Kein Verfahren gegen HSV-Profi Jatta: Ende einer Kampagne

Das Amtsgericht Altona lehnt eine Verfahrenseröffnung gegen HSV-Profi Bakery Jatta ab. Die Staatsanwaltschaft warf ihm Identitätsbetrug vor.

Bakery Jatta mit erhobenen Armen auf dem Spielfeld

Nicht mehr im Fokus der Justiz: Bakery Jatta kann sich wieder auf den Fußball konzentrieren Foto: Christian Charisius/dpa

Der Beschluss des Amtsgerichts Hamburg-Altona wirft kein gutes Licht auf die ermittelnden Behörden. „Die Staatsanwaltschaft ist jeglichen gerichtsverwertbaren Nachweis einer Geburt des Angeschuldigten am 6. 11. 1995 schuldig geblieben“, heißt es in der Erklärung vom Montag. Die Hamburger Behörde hatte Bakery Jatta, dem Fußballprofi des Hamburger SV, vorgeworfen, sich mit einer falschen Identität unter dem Namen eines Bakary Daffeh drei Jahre jünger gemacht und sich so als Minderjähriger eine Aufenthaltsgenehmigung im Sommer 2015 erschlichen zu haben. Das Gericht lehnte aber nun die Eröffnung des Hauptverfahrens wegen mangelhafter Beweise ab. Die Staatskasse muss für die bisherigen Kosten aufkommen.
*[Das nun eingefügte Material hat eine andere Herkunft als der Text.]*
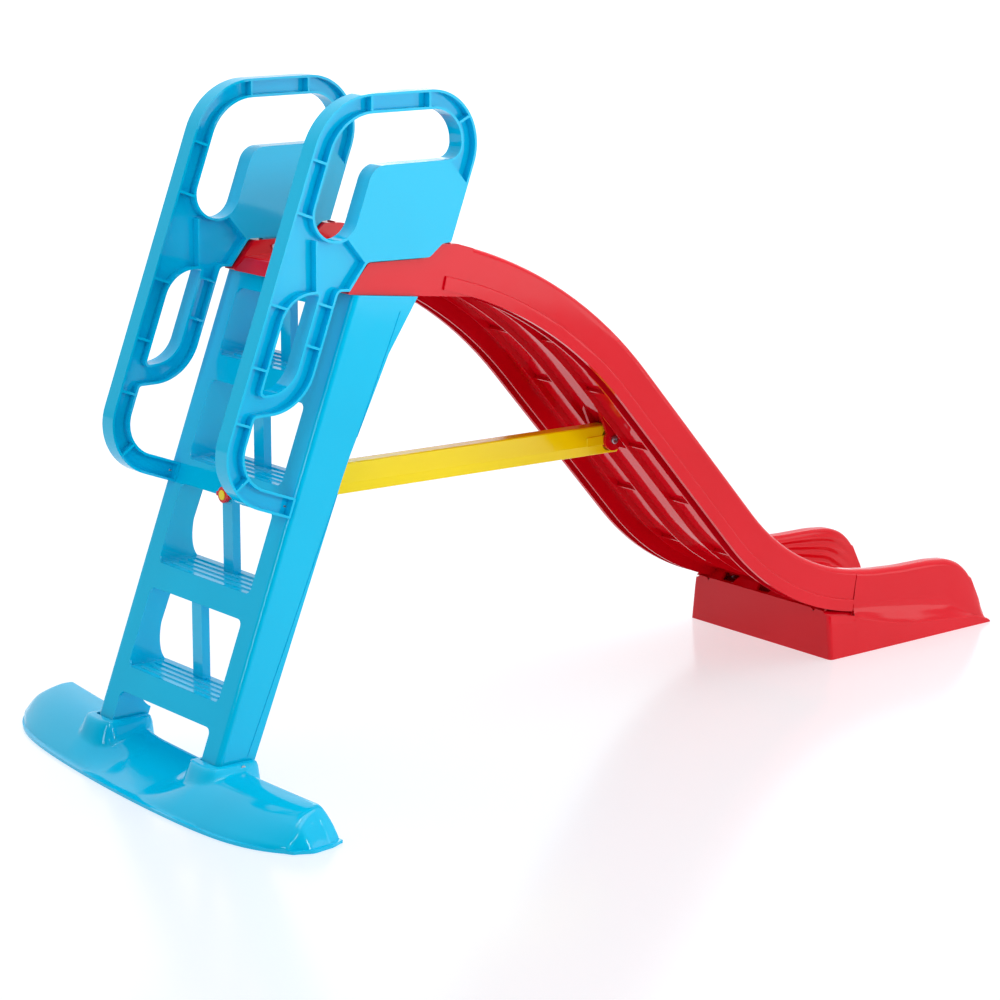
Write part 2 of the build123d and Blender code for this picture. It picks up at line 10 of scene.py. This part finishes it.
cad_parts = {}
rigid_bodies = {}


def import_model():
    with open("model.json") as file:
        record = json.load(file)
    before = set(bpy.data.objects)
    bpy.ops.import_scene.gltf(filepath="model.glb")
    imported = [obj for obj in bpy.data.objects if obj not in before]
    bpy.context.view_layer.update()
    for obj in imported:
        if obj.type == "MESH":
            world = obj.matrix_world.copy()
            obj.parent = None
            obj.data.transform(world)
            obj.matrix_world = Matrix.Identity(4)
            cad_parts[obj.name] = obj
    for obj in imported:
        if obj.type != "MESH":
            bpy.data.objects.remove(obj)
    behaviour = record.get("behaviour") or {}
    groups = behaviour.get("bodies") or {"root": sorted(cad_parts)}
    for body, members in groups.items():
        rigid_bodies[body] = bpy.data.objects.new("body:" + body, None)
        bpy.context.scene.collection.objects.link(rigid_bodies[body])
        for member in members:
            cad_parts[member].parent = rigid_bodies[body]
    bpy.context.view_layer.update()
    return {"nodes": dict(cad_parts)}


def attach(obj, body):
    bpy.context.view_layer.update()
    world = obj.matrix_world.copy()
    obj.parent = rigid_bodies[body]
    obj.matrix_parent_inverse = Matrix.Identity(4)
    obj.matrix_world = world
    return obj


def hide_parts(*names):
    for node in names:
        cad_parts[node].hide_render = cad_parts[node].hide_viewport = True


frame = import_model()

Kosten und Mühen hatte die Staatsanwaltschaft wahrlich nicht gescheut, um Jatta aus Gambia einen angeblichen Identitätsbetrug nachzuweisen. Sogar eine Durchsuchung der Google-Zentrale in Kalifornien sei erwogen worden, erzählte Jattas Anwalt Thomas Bliwier der taz vor einem Jahr. Bei der Biologischen Anthropologie in Freiburg gab man ein Gutachten für die Identitätsklärung in Auftrag.

All das konnte das Gericht aber nicht überzeugen. Es kommt zu dem Ergebnis: „Die Geburtsangabe fußt offensichtlich allein auf unüberprüften und überwiegend unüberprüfbaren Presseberichten und Internetrecherchen, die entsprechende Einträge ergeben haben sollen.“ Mit dieser Feststellung haben die Richter auch dem Springer-Verlag und dessen kampagnenhafter Verdachtsberichterstattung eine Ohrfeige erteilt. Im August 2019 hatte die Sport Bild trotz dünner Beweislage erstmals die Vermutung verbreitet, Jatta sei eigentlich Daffeh, und in der Folge eifrig die eigene These weiter genährt.

Der Umstand, dass Bild-Journalisten bei der Hausdurchsuchung von Jattas Haus im Juli 2020 vor Ort waren, warf früh Fragen zum Näheverhältnis zwischen Staatsanwaltschaft und Boulevardzeitung auf. So forderte am Dienstag auch Cansu Özdemir, die justizpolitische Sprecherin der Fraktion Die Linke, dazu mehr Aufklärung: „Der Verfolgungseifer der Staatsanwaltschaft lässt schwere Zweifel an deren Motiven und an der Rechtsstaatlichkeit aufkommen und die Durchstechereien von Informationen an die Bild-Zeitung haben ihre Integrität ernstlich in Frage gestellt.“ Özdemir sprach von einer „unwürdigen Hexenjagd“.

Das Freiburger Gutachten, das mit „höchster Wahrscheinlichkeit“ von einer Identität Jatta/Daffeh ausgeht, hält das Hamburger Gericht für unbedeutend, weil das angeblich frühere Geburtsdatum von Jatta/Daffeh durch Dokumente nicht hinreichend belegt werden konnte. Möglich wäre deshalb auch, dass Jatta sich in Gambia älter gemacht habe, um am Spielbetrieb der einheimischen Liga teilnehmen zu können.

Das Mindestalter ist dafür auf 16 Jahre festgeschrieben. Selbst wenn die Personenidentität von Jatta und Daffeh nachgewiesen werden könne, sei es unwahrscheinlich, ihm die vorsätzliche Benutzung eines falschen Geburtsdatums nachzuweisen. Die Eröffnung eines Hauptverfahrens müsse vermieden werden, wenn das Gericht aufgrund der bestehenden Beweislage der Nichtverurteilung eine deutlich höhere Wahrscheinlichkeit einräume. Genau dies, teilte das Amtsgericht Hamburg-Altona mit, sei im Fall Jatta so gegeben.